Pourra-t-elle être un jour vraiment effective ?
En dépit des efforts du Vatican, les crimes et les scandales de pédophilie planent toujours comme une ombre sur l’Église. Même si les actes incriminés appartiennent majoritairement au passé, il faudra à mon sens au moins une génération pour que l’horizon s’éclaircisse, d’autant que passer de la parole aux actes n’est pas si aisé comme le révèle de façon terrible l’affaire chilienne.

Que dit cette démission collective de l’autorité du pape François ?
Il est très difficile de répondre à cette question. Les évêques ont-ils renoncé ensemble sous l’injonction de François ou ont-ils renoncé de leur propre chef à la suite des conclusions catastrophiques du rapport ? Nous le saurons peut-être dans les jours qui viennent. Le mea culpa du pape François sur ce sujet est une bonne chose, cela témoigne de sa volonté d’être intransigeant sur ces crimes et de ne pas subir. Encore une fois, il faut prendre ces affaires au cas par cas, pays par pays.
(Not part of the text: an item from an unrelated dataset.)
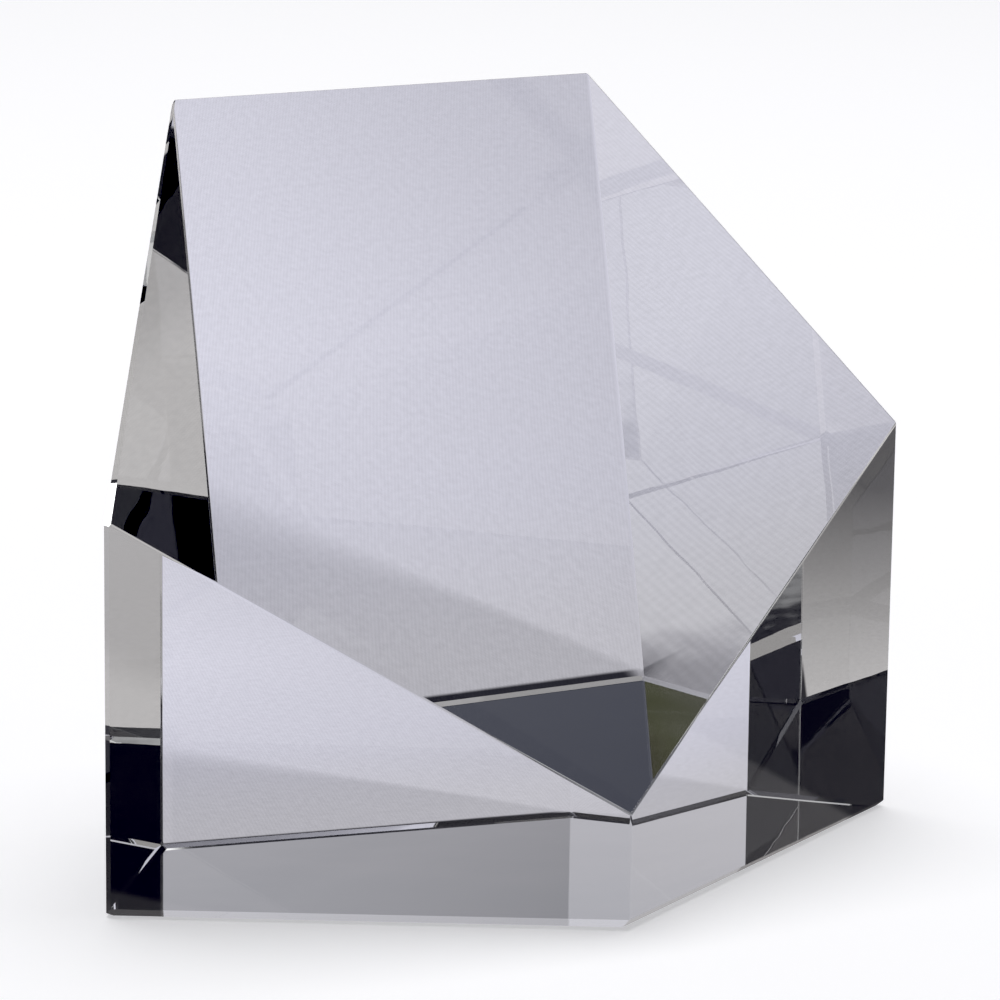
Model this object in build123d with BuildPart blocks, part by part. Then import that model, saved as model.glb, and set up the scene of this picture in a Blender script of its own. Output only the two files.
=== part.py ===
"""Free-standing crystal award, cut and polished from one blank of clear optical crystal.

Five upright facets stand on a five-sided base, with one corner to the front. A single slanted
facet rises from just above that corner to the back edge, so it meets all five upright facets.
The resting face has a bevel all round it, and every other edge has a narrow polished arris.

Units are millimetres. +Z is up, +X runs along the level back edge, and the front corner points
towards -Y. The origin is on the resting face, under the middle of the finished width and depth.
"""

import os

from build123d import *

# Base outline, measured from the front corner: how far each corner is to the side, and how far back.
LEFT_REACH = 60.2
LEFT_DEPTH = 32.0
RIGHT_REACH = 57.8
RIGHT_DEPTH = 33.6
BACK_LEFT_REACH = 34.2
BACK_RIGHT_REACH = 28.4
DEPTH = 71.6

# Heights of the slanted facet above the base.
FRONT_HEIGHT = 15.8
BACK_HEIGHT = 100.0

# Heights of the bevel round the foot. It was lapped by hand: it widens towards the front corner.
BEVEL_AT_FRONT = 1.5
BEVEL_AT_LEFT = 1.3
BEVEL_AT_RIGHT = 0.9
REAR_BEVEL = 0.45

# The bevel's width on the resting face, for each millimetre of its height. It is flatter at the rear.
FRONT_SPREAD = 1.0
REAR_SPREAD = 1.7

# Legs of the arris on the other edges. The two that meet at the left corner were taken down further there.
SLOPE_ARRIS_AT_LEFT = 1.1
SLOPE_ARRIS_AT_BACK = 0.45
LEFT_UPRIGHT_ARRIS = 0.75
ARRIS = 0.25

front = (0, 0)
right = (RIGHT_REACH, RIGHT_DEPTH)
back_right = (BACK_RIGHT_REACH, DEPTH)
back_left = (-BACK_LEFT_REACH, DEPTH)
left = (-LEFT_REACH, LEFT_DEPTH)

# The base edges, anticlockwise from above, each with its bevel's height at its two ends and its spread.
base_edges = [
    (front, right, BEVEL_AT_FRONT, BEVEL_AT_RIGHT, FRONT_SPREAD),
    (right, back_right, REAR_BEVEL, REAR_BEVEL, REAR_SPREAD),
    (back_right, back_left, REAR_BEVEL, REAR_BEVEL, REAR_SPREAD),
    (back_left, left, REAR_BEVEL, REAR_BEVEL, REAR_SPREAD),
    (left, front, BEVEL_AT_LEFT, BEVEL_AT_FRONT, FRONT_SPREAD),
]

# The slanted facet's plane: level from side to side, rising towards the back.
slant = Plane(
    origin=(0, 0, FRONT_HEIGHT),
    x_dir=(1, 0, 0),
    z_dir=(0, FRONT_HEIGHT - BACK_HEIGHT, DEPTH),
)


def bevel_plane(start, end, start_height, end_height, spread):
    """The plane of a bevel whose height changes evenly along a base edge, facing into the block."""
    along = Vector(*end, end_height) - Vector(*start, start_height)
    inward = Vector(start[1] - end[1], end[0] - start[0]).normalized()
    return Plane(
        origin=(*start, start_height),
        x_dir=along,
        z_dir=along.cross(inward * spread - Vector(0, 0, 1)),
    )


def slope_arris_plane():
    """The plane of the arris between the slanted facet and the left rear one, facing into the block."""
    low_end = Vector(*left, FRONT_HEIGHT + LEFT_DEPTH * (BACK_HEIGHT - FRONT_HEIGHT) / DEPTH)
    high_end = Vector(*back_left, BACK_HEIGHT)
    edge = (high_end - low_end).normalized()
    left_rear = Vector(left[1] - back_left[1], back_left[0] - left[0]).normalized()
    down_side = left_rear.cross(edge)
    across_slant = edge.cross(slant.z_dir)
    first = low_end + down_side * SLOPE_ARRIS_AT_LEFT
    along = high_end + down_side * SLOPE_ARRIS_AT_BACK - first
    return Plane(origin=first, x_dir=along, z_dir=along.cross(across_slant - down_side))


with BuildPart() as crystal_block:
    # The blank: an upright prism on the five-sided base.
    with BuildSketch(Plane.XY):
        with BuildLine():
            Polyline(front, right, back_right, back_left, left, close=True)
        make_face()
    extrude(amount=BACK_HEIGHT + REAR_BEVEL)

    # The saw cut that makes the slanted facet.
    split(bisect_by=slant, keep=Keep.BOTTOM)

    # Bevel round the foot, so that the resting face has no edge to chip.
    for base_edge in base_edges:
        split(bisect_by=bevel_plane(*base_edge), keep=Keep.TOP)

    # Wide arris on the slanted facet's left edge, then on the upright edge below it.
    split(bisect_by=slope_arris_plane(), keep=Keep.TOP)
    uprights = crystal_block.edges().filter_by(Axis.Z).sort_by(Axis.X)
    chamfer(uprights[0], length=LEFT_UPRIGHT_ARRIS)

    # Narrow arris on the other upright edges and round the rest of the slanted facet.
    uprights = crystal_block.edges().filter_by(Axis.Z).sort_by(Axis.X)
    rim = crystal_block.faces().filter_by(slant).edges().sort_by(Axis.X)
    chamfer(uprights[2:] + rim[1:], length=ARRIS)

# Put the origin under the middle of the finished block.
middle = crystal_block.part.bounding_box().center()
crystal_block.part = crystal_block.part.moved(Location((-middle.X, -middle.Y, 0)))
crystal_block.part.label = "crystal_block"

os.makedirs("parts", exist_ok=True)
export_step(crystal_block.part, "parts/crystal_block.step")
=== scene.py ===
import math

import bmesh
import bpy
from mathutils import Euler, Matrix, Vector


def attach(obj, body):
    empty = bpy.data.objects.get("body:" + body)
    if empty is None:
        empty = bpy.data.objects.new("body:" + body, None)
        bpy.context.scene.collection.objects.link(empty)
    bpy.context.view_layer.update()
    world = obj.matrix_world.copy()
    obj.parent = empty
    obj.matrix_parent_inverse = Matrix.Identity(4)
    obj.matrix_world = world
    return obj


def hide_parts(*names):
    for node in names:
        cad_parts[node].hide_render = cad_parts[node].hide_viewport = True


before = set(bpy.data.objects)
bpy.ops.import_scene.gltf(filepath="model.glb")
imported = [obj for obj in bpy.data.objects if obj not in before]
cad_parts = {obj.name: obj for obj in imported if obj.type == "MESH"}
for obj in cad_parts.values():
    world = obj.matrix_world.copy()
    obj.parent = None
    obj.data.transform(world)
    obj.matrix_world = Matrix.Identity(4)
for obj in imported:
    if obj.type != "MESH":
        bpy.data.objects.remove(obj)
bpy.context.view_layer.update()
scene = bpy.context.scene

MM_PER_METRE = 1000.0

# The photograph's camera, in the row frame: metres and degrees. The lens and sensor are in millimetres.
CAMERA_PLACE = (-0.2861, -0.5787, 0.2106)
CAMERA_HEADING = 26.24
CAMERA_PITCH = 14.02
CAMERA_ROLL = 0.80
CAMERA_LENS = 179.74
SENSOR = 36.0
NEAREST_SEEN = 0.01
FARTHEST_SEEN = 20

# The block, in millimetres from its front corner, as in part.py. That corner is here in the row frame:
FRONT_CORNER = (1.07, -35.8585)
CORNERS = {
    "front": (0.0, 0.0),
    "right": (57.8, 33.6),
    "back_right": (28.4, 71.6),
    "back_left": (-34.2, 71.6),
    "left": (-60.2, 32.0),
}
DEPTH = CORNERS["back_left"][1]
FRONT_HEIGHT = 15.8
BACK_HEIGHT = 100.0
# The foot bevel's height at the two ends of each side, and its width for each millimetre of height.
FOOT_BEVEL = {
    ("front", "right"): (1.5, 0.9, 1.0),
    ("right", "back_right"): (0.45, 0.45, 1.7),
    ("back_right", "back_left"): (0.45, 0.45, 1.7),
    ("back_left", "left"): (0.45, 0.45, 1.7),
    ("left", "front"): (1.3, 1.5, 1.0),
}
# The wide arrises' legs at their two ends.
LEFT_SLOPE_ARRIS = (1.1, 0.45)
LEFT_UPRIGHT_ARRIS = (0.75, 0.75)

# How far the polishing has rounded the edges between the facets, in millimetres.
ROUND = 0.25
ROUND_SEGMENTS = 4

# The side of the uncut blank. Corners that the cuts leave closer than MERGE_WITHIN are merged.
BLANK = 400.0
CUT_TOLERANCE = 1e-6
MERGE_WITHIN = 0.03
# The cosine above which two directions count as the same.
SAME_DIRECTION = 0.99999
# From millimetres to metres, a hair under full size and a little off its place, so that the block stays
# inside the CAD's box.
MESH_SHIFT = (-0.01, 0.04)
MESH_SCALE = (0.000999, 0.000998, 0.000999)

# Optical crystal, and the slight waviness that hand polishing leaves. The depth is in metres.
CRYSTAL_IOR = 1.5168
CRYSTAL_TINT = (0.985, 0.99, 1.0, 1.0)
WAVES = {"Scale": 45.0, "Detail": 2.0}
WAVE_STRENGTH = 0.1
WAVE_DEPTH = 0.0002

# The pale paper round the block, which only the camera sees.
PAPER_COLOUR = (0.80, 0.80, 0.82, 1.0)
PAPER_GLOW = {"Color": (0.985, 0.985, 1.0, 1.0), "Strength": 0.45}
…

Mais malheureusement, Rome règle et tranche des affaires alors que le pape François lui-même souhaite opérer une décentralisation dans l’Église afin de responsabiliser les évêques. Rome ne peut gérer à elle-seule les quelques 1,4 milliard de catholiques ! Dans ces affaires, la responsabilité des évêques, cheville essentielle de la hiérarchie ecclésiastique, est centrale. Si Rome ne reprend la main que très tardivement, au risque d’être elle-même éclaboussée, c’est parce que les autorités diocésaines ne font pas leur travail.